The material below contains a line with "spread = shape.BoundBox" and a line with "bpy.context.scene.collection.objects.link(empty)". Copy exactly those two lines and all lines between them.

====

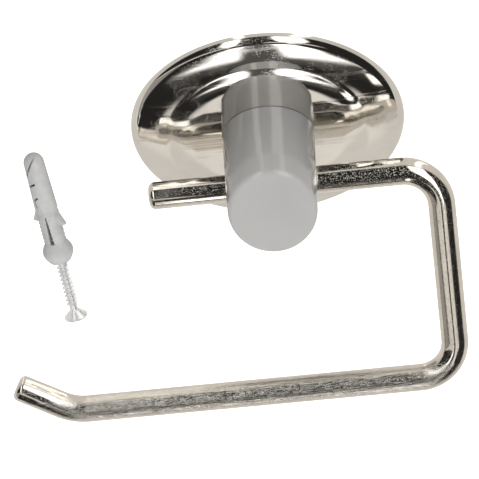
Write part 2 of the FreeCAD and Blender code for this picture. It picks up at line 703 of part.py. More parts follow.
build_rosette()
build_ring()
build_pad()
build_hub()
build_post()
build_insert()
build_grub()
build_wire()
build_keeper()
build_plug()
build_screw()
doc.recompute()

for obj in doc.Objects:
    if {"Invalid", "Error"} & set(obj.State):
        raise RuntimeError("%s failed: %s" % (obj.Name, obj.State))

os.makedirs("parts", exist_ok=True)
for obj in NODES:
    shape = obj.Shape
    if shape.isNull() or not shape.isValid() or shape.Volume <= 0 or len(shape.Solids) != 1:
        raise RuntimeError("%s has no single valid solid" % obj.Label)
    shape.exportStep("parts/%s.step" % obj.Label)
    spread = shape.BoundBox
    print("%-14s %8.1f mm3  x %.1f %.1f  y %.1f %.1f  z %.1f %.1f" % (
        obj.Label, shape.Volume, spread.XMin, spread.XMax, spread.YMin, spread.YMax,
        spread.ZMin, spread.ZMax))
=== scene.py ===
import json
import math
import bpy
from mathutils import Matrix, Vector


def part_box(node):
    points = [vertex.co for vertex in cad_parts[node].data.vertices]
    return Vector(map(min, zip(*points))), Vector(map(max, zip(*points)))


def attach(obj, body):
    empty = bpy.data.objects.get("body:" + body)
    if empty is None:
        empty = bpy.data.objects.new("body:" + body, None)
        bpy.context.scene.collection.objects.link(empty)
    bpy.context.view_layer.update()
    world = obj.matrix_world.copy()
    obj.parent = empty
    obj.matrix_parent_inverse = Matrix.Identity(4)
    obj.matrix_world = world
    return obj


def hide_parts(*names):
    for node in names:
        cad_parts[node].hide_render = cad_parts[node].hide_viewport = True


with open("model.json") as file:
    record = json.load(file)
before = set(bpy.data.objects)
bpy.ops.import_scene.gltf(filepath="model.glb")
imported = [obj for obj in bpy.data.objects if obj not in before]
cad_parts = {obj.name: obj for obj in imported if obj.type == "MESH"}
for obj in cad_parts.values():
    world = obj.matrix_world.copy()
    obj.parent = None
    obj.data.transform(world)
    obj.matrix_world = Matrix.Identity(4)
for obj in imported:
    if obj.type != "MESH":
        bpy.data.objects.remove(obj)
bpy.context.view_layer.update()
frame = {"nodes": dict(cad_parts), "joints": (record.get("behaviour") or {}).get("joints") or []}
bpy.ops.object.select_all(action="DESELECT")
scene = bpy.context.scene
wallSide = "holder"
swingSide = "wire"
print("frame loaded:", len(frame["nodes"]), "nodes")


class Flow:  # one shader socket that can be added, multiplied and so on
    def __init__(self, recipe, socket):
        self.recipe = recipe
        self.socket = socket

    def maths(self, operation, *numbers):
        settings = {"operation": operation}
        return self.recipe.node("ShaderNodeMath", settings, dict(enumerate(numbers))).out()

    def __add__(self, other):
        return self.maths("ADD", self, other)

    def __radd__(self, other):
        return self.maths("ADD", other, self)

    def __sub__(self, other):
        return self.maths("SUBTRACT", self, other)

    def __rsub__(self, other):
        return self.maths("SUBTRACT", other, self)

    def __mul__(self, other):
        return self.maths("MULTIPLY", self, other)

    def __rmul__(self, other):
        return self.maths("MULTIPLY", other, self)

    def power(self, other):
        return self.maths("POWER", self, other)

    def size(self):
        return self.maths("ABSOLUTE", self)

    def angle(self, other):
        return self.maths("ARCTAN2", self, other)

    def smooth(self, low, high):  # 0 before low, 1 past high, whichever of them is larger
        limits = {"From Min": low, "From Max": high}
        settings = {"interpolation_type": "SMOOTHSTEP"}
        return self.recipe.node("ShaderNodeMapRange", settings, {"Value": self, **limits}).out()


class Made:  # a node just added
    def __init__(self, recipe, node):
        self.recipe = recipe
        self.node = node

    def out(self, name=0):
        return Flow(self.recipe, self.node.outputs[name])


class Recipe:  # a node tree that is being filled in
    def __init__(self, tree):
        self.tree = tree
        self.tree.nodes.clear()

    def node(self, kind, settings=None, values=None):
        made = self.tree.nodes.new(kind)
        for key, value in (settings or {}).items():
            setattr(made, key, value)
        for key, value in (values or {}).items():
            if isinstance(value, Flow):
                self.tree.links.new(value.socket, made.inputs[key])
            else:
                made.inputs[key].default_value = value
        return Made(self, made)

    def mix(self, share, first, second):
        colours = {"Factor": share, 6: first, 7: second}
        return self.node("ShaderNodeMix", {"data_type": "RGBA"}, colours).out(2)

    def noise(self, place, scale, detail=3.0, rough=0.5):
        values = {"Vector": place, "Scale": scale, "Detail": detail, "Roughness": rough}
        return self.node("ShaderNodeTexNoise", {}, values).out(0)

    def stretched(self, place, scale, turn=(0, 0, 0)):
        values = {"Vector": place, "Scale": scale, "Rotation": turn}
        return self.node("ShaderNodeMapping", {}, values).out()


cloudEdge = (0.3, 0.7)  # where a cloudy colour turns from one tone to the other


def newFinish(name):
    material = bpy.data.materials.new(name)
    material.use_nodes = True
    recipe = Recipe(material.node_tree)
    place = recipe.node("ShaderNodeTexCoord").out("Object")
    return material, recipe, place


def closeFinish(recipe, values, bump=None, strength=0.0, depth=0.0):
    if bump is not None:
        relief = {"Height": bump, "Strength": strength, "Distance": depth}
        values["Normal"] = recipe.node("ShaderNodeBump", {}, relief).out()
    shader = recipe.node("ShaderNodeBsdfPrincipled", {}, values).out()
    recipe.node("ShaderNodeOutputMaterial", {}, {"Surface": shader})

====

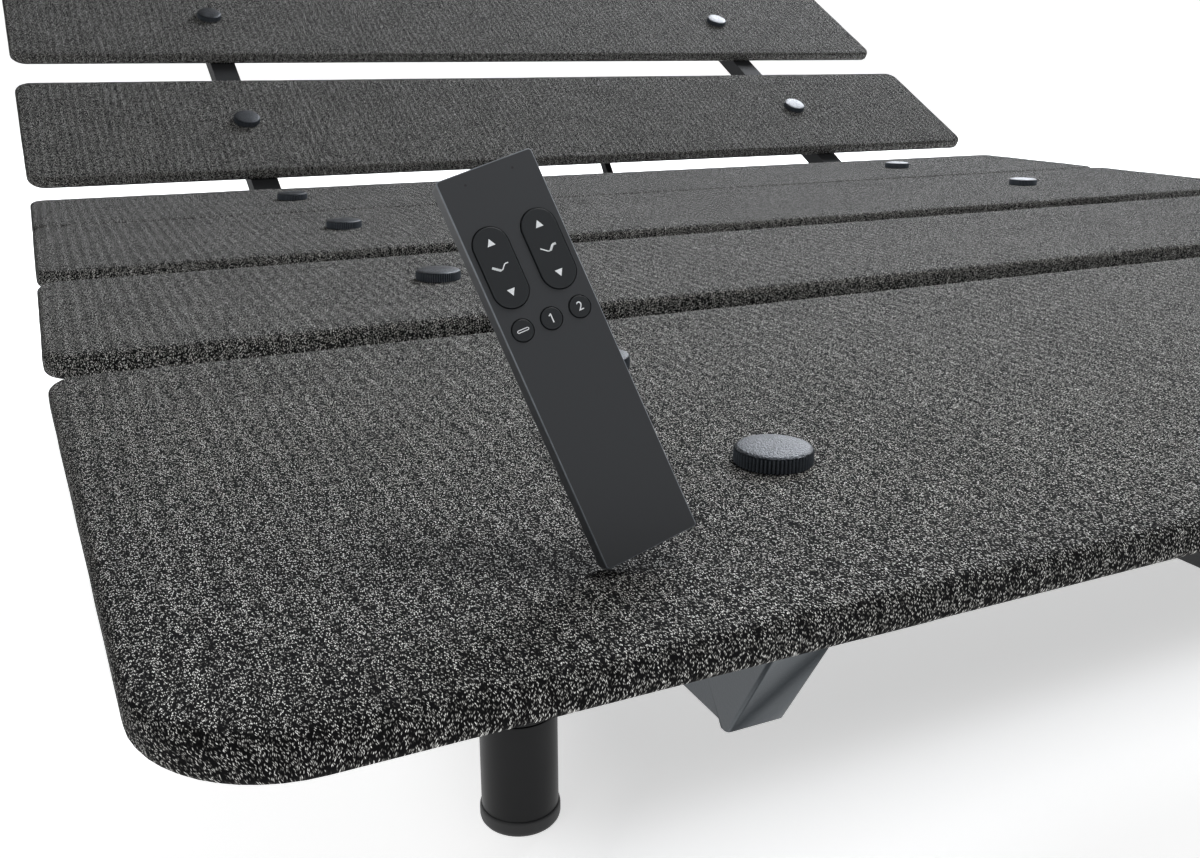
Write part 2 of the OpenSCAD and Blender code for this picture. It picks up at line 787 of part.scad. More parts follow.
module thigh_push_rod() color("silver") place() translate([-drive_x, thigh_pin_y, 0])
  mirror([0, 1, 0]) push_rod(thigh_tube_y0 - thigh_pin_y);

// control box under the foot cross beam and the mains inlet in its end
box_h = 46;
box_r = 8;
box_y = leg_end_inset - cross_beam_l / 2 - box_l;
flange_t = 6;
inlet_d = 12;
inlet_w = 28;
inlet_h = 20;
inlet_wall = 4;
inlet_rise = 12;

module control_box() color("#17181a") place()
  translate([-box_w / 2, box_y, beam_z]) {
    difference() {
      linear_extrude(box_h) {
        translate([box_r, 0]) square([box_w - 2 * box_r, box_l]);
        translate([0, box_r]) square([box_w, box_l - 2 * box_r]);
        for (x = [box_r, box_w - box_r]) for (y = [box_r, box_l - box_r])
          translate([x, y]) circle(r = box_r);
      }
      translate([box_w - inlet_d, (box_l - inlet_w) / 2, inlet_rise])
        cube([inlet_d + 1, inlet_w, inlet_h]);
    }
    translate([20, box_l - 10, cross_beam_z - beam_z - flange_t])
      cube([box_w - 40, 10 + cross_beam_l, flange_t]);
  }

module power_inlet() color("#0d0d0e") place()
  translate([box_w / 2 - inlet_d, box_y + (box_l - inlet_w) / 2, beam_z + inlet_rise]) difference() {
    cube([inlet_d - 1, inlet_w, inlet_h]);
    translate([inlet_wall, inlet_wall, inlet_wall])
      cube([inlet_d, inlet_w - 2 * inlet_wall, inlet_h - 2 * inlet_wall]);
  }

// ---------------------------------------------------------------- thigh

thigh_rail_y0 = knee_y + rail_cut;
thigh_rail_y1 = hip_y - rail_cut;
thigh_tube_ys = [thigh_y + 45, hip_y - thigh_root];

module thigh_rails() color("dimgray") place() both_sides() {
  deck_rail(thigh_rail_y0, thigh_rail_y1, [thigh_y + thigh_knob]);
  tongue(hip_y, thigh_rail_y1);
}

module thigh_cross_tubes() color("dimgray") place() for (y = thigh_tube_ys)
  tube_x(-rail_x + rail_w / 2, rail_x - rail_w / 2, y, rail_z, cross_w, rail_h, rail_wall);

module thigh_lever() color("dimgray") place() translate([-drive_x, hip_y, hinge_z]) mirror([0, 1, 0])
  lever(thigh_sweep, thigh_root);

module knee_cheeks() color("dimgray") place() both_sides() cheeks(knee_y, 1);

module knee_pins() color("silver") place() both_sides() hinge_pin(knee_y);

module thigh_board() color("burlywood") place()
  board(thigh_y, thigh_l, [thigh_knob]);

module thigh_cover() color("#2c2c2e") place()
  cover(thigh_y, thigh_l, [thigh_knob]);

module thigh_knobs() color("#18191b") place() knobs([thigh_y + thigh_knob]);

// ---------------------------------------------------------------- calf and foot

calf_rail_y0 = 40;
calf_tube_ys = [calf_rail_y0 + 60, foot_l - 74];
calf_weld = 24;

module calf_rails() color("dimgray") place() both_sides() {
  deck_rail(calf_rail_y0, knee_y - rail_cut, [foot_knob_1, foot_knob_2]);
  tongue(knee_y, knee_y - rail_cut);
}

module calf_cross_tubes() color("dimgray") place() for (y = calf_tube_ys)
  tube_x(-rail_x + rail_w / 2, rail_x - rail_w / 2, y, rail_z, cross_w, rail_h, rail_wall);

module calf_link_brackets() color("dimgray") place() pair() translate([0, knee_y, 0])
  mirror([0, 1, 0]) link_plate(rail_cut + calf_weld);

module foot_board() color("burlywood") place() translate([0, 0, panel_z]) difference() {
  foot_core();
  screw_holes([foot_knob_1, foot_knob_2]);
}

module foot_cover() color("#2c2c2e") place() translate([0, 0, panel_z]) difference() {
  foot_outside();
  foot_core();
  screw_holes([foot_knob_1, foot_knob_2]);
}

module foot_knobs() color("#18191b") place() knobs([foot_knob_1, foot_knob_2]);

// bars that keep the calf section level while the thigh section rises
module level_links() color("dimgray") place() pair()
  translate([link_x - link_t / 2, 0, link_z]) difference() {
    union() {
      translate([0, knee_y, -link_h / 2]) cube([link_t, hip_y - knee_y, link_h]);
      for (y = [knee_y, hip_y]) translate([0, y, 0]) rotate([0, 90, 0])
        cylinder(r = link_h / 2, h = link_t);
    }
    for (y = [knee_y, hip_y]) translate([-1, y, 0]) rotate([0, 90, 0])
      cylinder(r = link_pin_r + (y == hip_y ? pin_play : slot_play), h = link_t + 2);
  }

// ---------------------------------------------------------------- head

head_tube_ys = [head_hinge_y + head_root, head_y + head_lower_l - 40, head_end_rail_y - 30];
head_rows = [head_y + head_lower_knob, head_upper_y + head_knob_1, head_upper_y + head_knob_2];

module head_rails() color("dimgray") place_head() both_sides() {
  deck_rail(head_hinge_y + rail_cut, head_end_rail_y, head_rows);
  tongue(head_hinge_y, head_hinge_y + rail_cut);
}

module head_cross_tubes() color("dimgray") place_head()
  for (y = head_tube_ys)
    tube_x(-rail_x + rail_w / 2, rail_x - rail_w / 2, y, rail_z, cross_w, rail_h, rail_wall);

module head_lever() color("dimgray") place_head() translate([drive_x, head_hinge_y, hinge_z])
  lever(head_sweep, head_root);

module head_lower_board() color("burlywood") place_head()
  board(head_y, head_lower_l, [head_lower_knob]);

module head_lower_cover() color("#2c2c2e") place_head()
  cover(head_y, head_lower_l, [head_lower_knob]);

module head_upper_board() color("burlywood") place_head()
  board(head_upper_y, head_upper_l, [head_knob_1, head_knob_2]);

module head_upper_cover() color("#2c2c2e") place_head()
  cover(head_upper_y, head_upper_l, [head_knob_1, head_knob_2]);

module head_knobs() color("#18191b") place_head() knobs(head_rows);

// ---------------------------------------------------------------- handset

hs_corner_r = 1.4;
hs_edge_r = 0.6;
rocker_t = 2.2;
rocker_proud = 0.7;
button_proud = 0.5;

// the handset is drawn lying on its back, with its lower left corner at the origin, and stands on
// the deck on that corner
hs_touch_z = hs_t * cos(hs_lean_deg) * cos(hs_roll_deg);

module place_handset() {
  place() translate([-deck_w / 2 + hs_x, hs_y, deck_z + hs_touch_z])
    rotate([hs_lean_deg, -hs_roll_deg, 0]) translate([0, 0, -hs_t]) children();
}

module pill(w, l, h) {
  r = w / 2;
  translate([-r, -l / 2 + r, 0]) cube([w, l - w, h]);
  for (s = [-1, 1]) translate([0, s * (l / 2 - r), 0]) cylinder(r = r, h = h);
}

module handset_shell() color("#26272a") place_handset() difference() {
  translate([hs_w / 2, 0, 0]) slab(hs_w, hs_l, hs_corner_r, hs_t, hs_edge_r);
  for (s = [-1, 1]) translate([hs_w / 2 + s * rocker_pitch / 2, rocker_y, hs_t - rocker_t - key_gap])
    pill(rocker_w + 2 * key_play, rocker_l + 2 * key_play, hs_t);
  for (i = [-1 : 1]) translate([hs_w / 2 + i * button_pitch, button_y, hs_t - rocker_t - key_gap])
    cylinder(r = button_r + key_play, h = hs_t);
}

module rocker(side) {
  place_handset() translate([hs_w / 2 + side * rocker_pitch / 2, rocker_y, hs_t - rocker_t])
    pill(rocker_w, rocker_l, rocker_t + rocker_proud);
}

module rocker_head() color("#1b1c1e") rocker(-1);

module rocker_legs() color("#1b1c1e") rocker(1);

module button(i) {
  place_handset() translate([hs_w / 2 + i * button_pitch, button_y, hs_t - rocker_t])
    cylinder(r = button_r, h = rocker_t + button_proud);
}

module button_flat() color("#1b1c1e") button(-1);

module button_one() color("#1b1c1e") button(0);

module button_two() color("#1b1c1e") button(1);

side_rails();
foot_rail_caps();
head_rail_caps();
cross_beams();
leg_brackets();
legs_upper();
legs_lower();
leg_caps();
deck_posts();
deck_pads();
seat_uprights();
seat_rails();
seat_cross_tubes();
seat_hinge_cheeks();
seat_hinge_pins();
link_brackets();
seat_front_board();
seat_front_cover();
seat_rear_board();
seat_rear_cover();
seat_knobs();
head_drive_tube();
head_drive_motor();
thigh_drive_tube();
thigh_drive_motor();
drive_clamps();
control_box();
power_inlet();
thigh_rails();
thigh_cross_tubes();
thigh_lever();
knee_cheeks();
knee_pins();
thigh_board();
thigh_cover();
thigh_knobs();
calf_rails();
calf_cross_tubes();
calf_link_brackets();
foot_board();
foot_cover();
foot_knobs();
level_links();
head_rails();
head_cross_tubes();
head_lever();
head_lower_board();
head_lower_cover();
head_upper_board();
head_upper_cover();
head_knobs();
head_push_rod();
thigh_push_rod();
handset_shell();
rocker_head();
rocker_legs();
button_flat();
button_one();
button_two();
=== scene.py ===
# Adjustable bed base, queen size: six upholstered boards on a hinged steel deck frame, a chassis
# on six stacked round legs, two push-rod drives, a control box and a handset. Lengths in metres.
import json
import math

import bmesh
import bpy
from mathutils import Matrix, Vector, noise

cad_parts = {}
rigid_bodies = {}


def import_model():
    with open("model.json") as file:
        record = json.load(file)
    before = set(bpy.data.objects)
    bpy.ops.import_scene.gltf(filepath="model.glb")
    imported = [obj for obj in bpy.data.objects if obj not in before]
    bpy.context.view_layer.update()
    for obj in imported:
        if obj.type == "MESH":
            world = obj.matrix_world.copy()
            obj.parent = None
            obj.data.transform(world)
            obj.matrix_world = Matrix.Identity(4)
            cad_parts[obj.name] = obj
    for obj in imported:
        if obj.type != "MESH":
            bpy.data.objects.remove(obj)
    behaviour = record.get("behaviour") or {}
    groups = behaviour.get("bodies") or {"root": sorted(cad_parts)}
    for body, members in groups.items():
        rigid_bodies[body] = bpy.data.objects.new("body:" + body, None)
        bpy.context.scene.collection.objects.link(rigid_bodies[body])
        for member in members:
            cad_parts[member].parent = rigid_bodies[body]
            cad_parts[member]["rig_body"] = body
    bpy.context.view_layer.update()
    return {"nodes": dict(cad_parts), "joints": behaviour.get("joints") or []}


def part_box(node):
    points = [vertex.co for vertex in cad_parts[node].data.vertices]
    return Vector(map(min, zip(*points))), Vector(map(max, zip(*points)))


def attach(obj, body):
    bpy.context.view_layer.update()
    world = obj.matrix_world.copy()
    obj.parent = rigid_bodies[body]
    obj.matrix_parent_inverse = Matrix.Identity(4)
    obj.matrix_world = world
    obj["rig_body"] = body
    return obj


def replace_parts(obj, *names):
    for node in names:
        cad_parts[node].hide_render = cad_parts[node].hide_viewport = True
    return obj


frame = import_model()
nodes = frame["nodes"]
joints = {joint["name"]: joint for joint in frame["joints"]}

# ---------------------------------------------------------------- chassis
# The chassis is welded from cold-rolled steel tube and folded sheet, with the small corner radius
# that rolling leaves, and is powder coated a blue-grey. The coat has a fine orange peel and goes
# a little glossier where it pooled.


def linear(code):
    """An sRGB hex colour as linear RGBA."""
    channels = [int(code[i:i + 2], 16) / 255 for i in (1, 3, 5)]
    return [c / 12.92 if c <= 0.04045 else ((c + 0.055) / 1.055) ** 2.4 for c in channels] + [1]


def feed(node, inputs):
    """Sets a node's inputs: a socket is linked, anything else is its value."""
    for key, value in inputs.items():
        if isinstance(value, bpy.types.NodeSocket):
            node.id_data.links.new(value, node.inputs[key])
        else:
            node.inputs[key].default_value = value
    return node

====

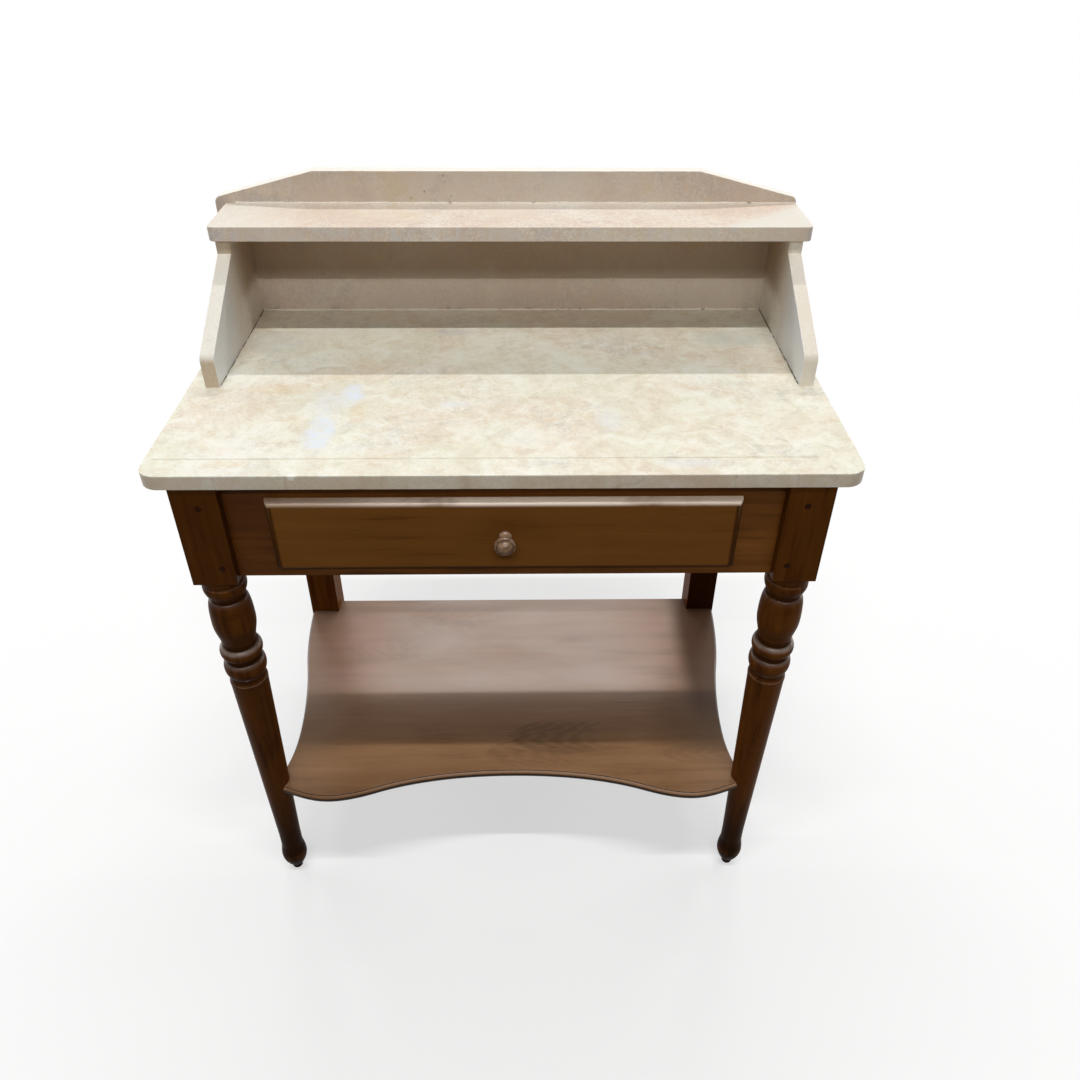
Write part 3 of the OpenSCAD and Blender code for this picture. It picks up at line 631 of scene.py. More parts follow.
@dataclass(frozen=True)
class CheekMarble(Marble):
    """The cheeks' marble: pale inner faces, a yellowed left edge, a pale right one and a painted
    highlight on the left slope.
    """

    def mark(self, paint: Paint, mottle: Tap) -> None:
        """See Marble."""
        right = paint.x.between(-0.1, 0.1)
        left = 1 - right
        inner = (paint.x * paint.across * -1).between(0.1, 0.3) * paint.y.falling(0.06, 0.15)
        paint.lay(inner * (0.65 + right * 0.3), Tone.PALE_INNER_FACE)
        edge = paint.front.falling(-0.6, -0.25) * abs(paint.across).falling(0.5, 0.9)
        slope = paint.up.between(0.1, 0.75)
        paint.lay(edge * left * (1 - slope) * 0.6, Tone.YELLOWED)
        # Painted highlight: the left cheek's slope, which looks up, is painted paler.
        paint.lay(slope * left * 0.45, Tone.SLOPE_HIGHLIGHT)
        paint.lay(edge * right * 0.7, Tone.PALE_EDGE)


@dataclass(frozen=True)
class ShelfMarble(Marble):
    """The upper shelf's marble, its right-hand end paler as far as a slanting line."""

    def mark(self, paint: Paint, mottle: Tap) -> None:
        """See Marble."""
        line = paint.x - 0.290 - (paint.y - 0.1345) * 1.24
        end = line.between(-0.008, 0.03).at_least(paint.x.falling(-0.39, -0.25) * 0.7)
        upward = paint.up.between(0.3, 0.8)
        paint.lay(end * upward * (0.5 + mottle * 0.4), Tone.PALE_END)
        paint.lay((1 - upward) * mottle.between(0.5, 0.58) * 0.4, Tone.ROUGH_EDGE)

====

### PROBLEM SOLUTION:
    spread = shape.BoundBox
    print("%-14s %8.1f mm3  x %.1f %.1f  y %.1f %.1f  z %.1f %.1f" % (
        obj.Label, shape.Volume, spread.XMin, spread.XMax, spread.YMin, spread.YMax,
        spread.ZMin, spread.ZMax))
=== scene.py ===
import json
import math
import bpy
from mathutils import Matrix, Vector


def part_box(node):
    points = [vertex.co for vertex in cad_parts[node].data.vertices]
    return Vector(map(min, zip(*points))), Vector(map(max, zip(*points)))


def attach(obj, body):
    empty = bpy.data.objects.get("body:" + body)
    if empty is None:
        empty = bpy.data.objects.new("body:" + body, None)
        bpy.context.scene.collection.objects.link(empty)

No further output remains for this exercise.